I told her that I am interested in finding out about your life’s journey and any interesting stories of advice she is willing to share. She said, “I married a Smith so I could spell the name” she laughed and proudly said she has 2 children, 2 grandkids, and 3 great-grandsons, 2, 4 and 6. “And when they visit they wear me out…and they love eating at Shoney’s. She loves kids and perhaps her years teaching contributes to that love. Mrs. Smith moved to Westmoreland County; her husband served as the principal at the Middle School.
Smith graduated from the school known as the Old Farnham School to pursue her degree in Nutrition from Radford College. However, upon her return she ended up teaching 6-grade math her entire teaching career in Westmoreland County
She recalled her days living during the depression, her parents; Eustis and Irma Lyells owned an old country store.

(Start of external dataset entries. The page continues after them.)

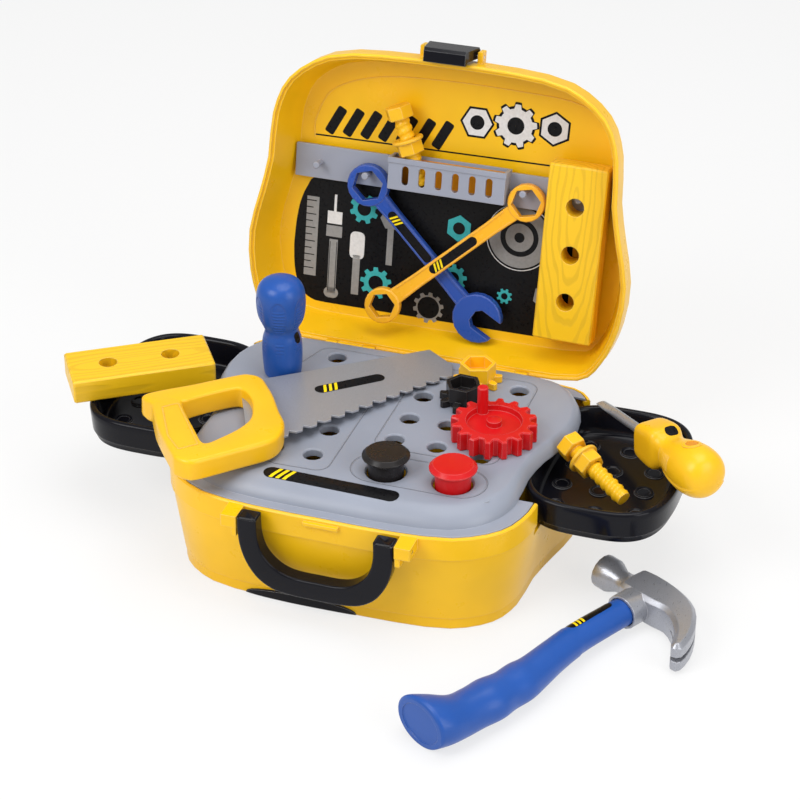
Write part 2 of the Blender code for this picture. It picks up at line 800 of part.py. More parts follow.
def lug_tab(side):
    """Tab below the front of a handle lug."""
    left, right = sorted((side * (LUG_INNER + CHAMFER), side * (LUG_INNER + LUG_TAB_WIDTH)))
    return block(left, right, LUG_FRONT + CHAMFER, LUG_TAB_BACK, LUG_TAB_BOTTOM, LUG_TOP - CHAMFER)


def across_x(radius, left, right, segments, y, z):
    """Cylinder along X between two places."""
    solid = along_x(lathe(((radius, left), (radius, right)), segments))
    return shifted(solid, y=y, z=z)


def hinge_spans():
    """Left and right ends of each base knuckle."""
    spans = []
    for side in (-1, 1):
        middle = side * HINGE_X
        spans.append((middle - HINGE_WIDTH / 2, middle - KNUCKLE_WIDTH / 2 - FIT))
        spans.append((middle + KNUCKLE_WIDTH / 2 + FIT, middle + HINGE_WIDTH / 2))
    return spans


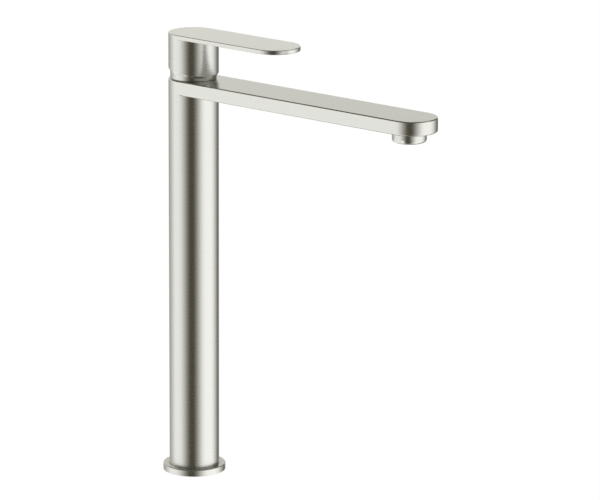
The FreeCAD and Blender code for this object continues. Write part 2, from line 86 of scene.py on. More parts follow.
# Sizes that a node's box doesn't show
mm = 0.001
flange_gap = 0.15 * mm
flange_ledge_t = 1.5 * mm
foot_bore_r = column_r - 3.0 * mm
gasket_gap = 0.05 * mm
mixer_bore_r = column_r - 2.5 * mm
lever_t = 3.1 * mm
skirt_slope = math.tan(math.radians(7.75))
skirt_chamfer_h = 1.5 * mm
skirt_land = 0.12 * mm
skirt_gap = 0.3 * mm
skirt_relief = 0.3 * mm
skirt_lip_h = 1.2 * mm
skirt_cavity_z = spout_top_z + 13.0 * mm
handle_wall = 2.5 * mm
handle_roof = 5.0 * mm
boss_r = 8.0 * mm
boss_low_z = spout_top_z + 12.0 * mm
stem_half = 3.55 * mm
stem_top_z = spout_top_z + 24.2 * mm
cap_gap = 0.05 * mm
cap_seat_x = handle_wall - column_r - 0.1 * mm
cover_wall = 1.15 * mm
cover_lip_t = 0.8 * mm
cover_mouth_r = rotor_r + 0.4 * mm
aerator_thread_r = aerator_r - 0.5 * mm
aerator_bore_r = aerator_thread_r - 1.9 * mm
aerator_mouth_r = aerator_bore_r - 0.8 * mm
aerator_lip_t = 1.0 * mm
aerator_flat_y = 11.2 * mm
aerator_flat_h = 2.9 * mm
socket_roof = 1.8 * mm

# Soft edges, as the real tap has them after brushing, and how they are drawn
spout_top_edge = 0.8 * mm
spout_low_edge = 1.2 * mm
lever_edge = 0.4 * mm
skirt_edge = 0.45 * mm
flange_edge = 0.45 * mm
cover_edge = 0.5 * mm
contact_edge = 0.5 * mm
aerator_edge = 2.0 * mm
fine_edge = 0.12 * mm
edge_steps = 6
edge_margin = 0.06 * mm
least_round = 0.06 * mm
merge_distance = 0.002 * mm


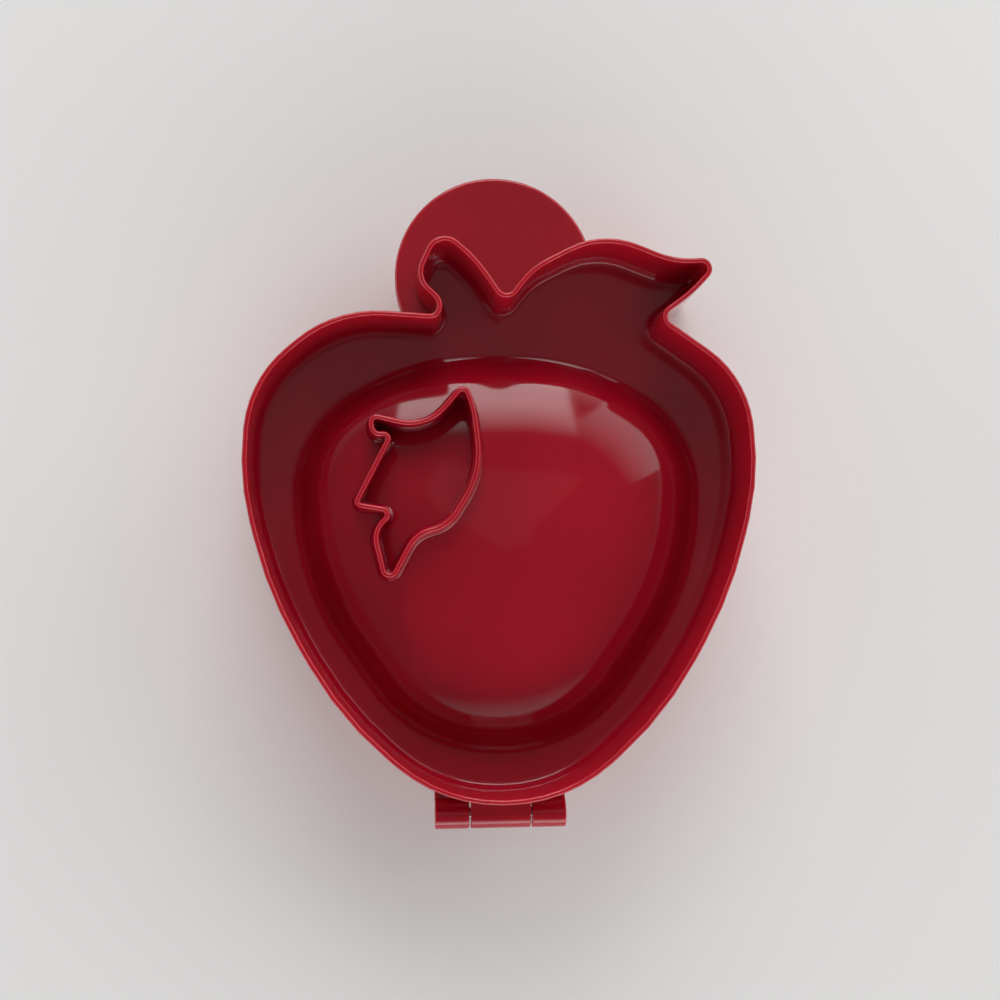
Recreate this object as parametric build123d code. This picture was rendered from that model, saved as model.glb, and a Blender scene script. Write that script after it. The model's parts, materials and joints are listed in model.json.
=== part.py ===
from build123d import *
import math
import os

# Hinged hand-pie (empanada) press in the shape of an apple, closed and lying flat.
# Millimetres. +Z is up and +Y runs from the hinge to the stem, the leaf and the finger tabs.
# The origin is the centre of the closed press's footprint, on the lower half's cutting rim.

# ---- Apple ----
APPLE_WIDTH = 114.0  # middle of the cutting edge, side to side
APPLE_LENGTH = 126.0  # middle of the cutting edge, hinge end to the top of the leaf
HALF_THICKNESS = 20.5  # one half, parting face to cutting rim
PARTING_GAP = 0.3  # between the two parting faces when the press is shut

# ---- Moulded walls ----
FLANGE_THICKNESS = 2.2
RIM_THICKNESS = 1.2  # cutting wall just under the bevels of its edge
ROOT_THICKNESS = 2.0  # cutting wall at the flange
RIM_BEVEL = 0.3  # on both edges of the cutting rim

# ---- Filling cavity, and the dome that is its back ----
CAVITY_DEPTH = 13.8
CAVITY_DRAFT = 38.0  # degrees that the side of the cavity leans
CAVITY_SHOULDER = 26.0  # radius between the side and the flat bottom of the cavity
SHELL_THICKNESS = 2.0
DOME_FOOT = 1.3  # height of the gentler slope where the dome leaves the flange
DOME_FOOT_DRAFT = 62.0  # degrees that this slope leans

# ---- Crimping ring ----
CRIMP_PITCH = 4.4
CRIMP_LENGTH = 5.2  # across the ring
CRIMP_ROOT = 1.7  # width of a tooth at its root
CRIMP_TIP = 0.9  # width of a tooth at its tip
CRIMP_RISE = 0.6  # that a tooth stands past the parting face, and its channel lies below it
CRIMP_END_GAP = 0.4  # between the ends of a tooth and the sides of the channel
CRIMP_MARGIN = 1.0  # between the mouth of the cavity and the channel

# ---- Vent cutter, on the back of the upper half ----
VENT_THICKNESS = 1.2
VENT_SETBACK = 0.4  # below the plane of the apple's cutting rim

# ---- Finger tabs ----
TAB_RADIUS = 23.5
TAB_FROM_TOP = 5.2  # centre of the disc below the top of the leaf
TAB_THICKNESS = 2.4
TAB_LIFT = 0.8  # between the parting face and the tab, for a fingertip
TAB_BEVEL = 0.6  # round both edges

# ---- Hinge ----
KNUCKLE_RADIUS = 3.5
OUTER_KNUCKLE = 8.0  # length of each of the lower half's two knuckles
MIDDLE_KNUCKLE = 14.0  # length of the upper half's knuckle
KNUCKLE_GAP = 0.3  # end play between knuckles
HINGE_GAP = 0.7  # between a knuckle and the apple
PIN_RADIUS = 1.3
PIN_RUNNING_FIT = 0.06  # radial, in the upper half's knuckle
PIN_RECESS = 0.4  # that each end of the pin lies inside the hinge
PIN_CHAMFER = 0.3
HINGE_LENGTH = 2 * OUTER_KNUCKLE + MIDDLE_KNUCKLE + 2 * KNUCKLE_GAP

# Corners of the cutting line, drawn at DRAWN_WIDTH by DRAWN_LENGTH, with x from the middle of
# the apple and y from its hinge end. Each is rounded by an arc whose tangents take up the given
# share of the shorter side that meets there: 0.48 at both ends of a side leaves hardly a straight.
DRAWN_WIDTH = 113.0
DRAWN_LENGTH = 126.0
SIDE = [  # right side from the hinge end up, mirrored for the left
    (13.5, 0.0, 0.48),
    (35.5, 19.0, 0.48),
    (51.0, 46.5, 0.48),
    (57.5, 73.0, 0.48),
    (55.0, 94.5, 0.48),
]
LEAF = [  # from its root on the right shoulder, round the tip, to the notch beside the stem
    (35.5, 108.5, 0.35),
    (43.5, 114.0, 0.48),
    (50.0, 121.5, 0.45),
    (39.5, 121.0, 0.4),
    (23.5, 127.5, 0.48),
    (7.5, 119.5, 0.45),
    (1.5, 111.5, 0.35),
]
STEM = [  # from the notch over the stem to the left shoulder
    (-5.5, 122.0, 0.45),
    (-13.5, 128.5, 0.48),
    (-18.5, 117.5, 0.45),
    (-13.0, 112.0, 0.45),
    (-14.0, 108.5, 0.45),
]
LEFT_SHOULDER = [(-36.5, 110.0, 0.48)]
CAVITY = [  # right side of the cavity's mouth from the hinge end up, mirrored for the left
    (18.0, 11.0, 0.48),
    (44.0, 48.5, 0.48),
    (46.0, 83.5, 0.48),
    (19.5, 100.0, 0.48),
]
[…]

She remembers that as a child her father would make her go around greet and shake the hands of every person in the store. “I guess that was a way of showing respect for your elders” Smith said. She said he did not have much, kerosene, cheese and a big barrel of molasses. At that time things were rationed due to the war, shoes because of the rubber and sugar. I learned that they used molasses to make ginger bread and ginger snaps. “You got to try cheese and gingersnaps” smith said, “It’s good.” There was a canning factory in the area then and a sawmill and that is what the workers would have for lunch, “oh yes, I remember a wood stove in the middle of the floor with a box of sand around it”, Smith said, “That was where the men spit tobacco.” She stated that if she helped at the store she got $5.00 a week.
When asked about what changes she has seen over the years she quickly responded “I think the family has broken down, conversations are missing, and nobody talks any more…and a lack of respect”. When she was out, she loved visiting old people and just talking. Now she said, “They are too old to visit, “Oh, yes, good food is missing; everybody wants ketchup on a bun.” She shook her head when she thought of the rate of homicides in the Richmond area.

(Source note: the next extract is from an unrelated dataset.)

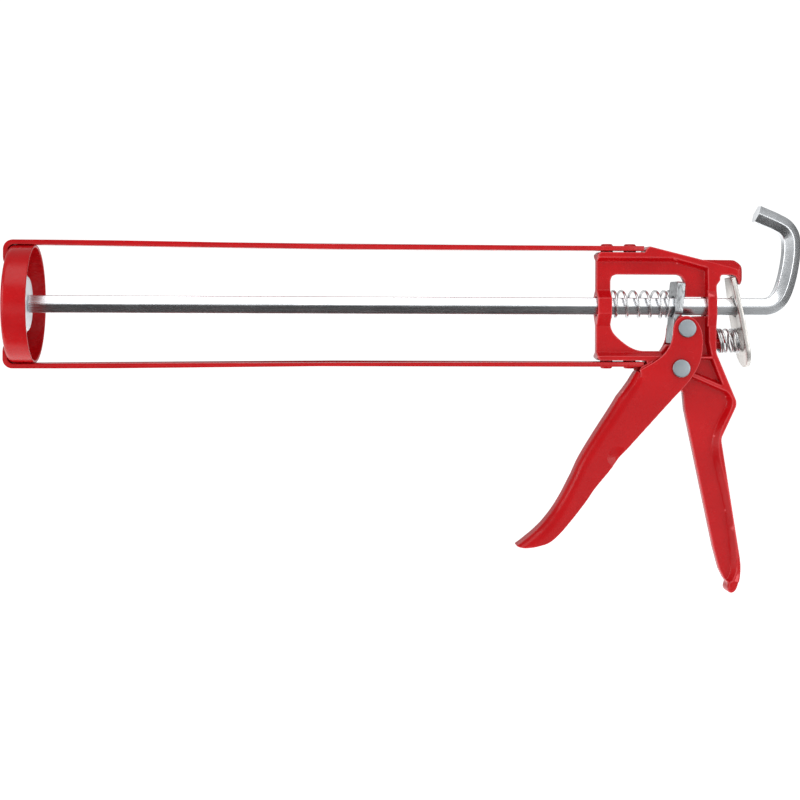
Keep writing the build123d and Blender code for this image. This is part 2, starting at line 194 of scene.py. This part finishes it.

Before ending our 45-minute conversation, I asked Mrs. Smith how she spends her days. She watches Andy Griffith, Jeopardy, and Wheel of fortune. The other shows are not worth watching. She is also quite proud of the pansies she grows and care for. She insisted I take her picture by her beloved pansies and asked me to turn their faces toward the sun. Even though she does not admit it, she befriended a fat yellow cat that greeted me at the Building’s front door. I promised Mrs. Smith I am going to try gingersnaps and cheese. Mrs. Smith’s final answer to the secret to longevity, “hard work and the help of the good Lord”.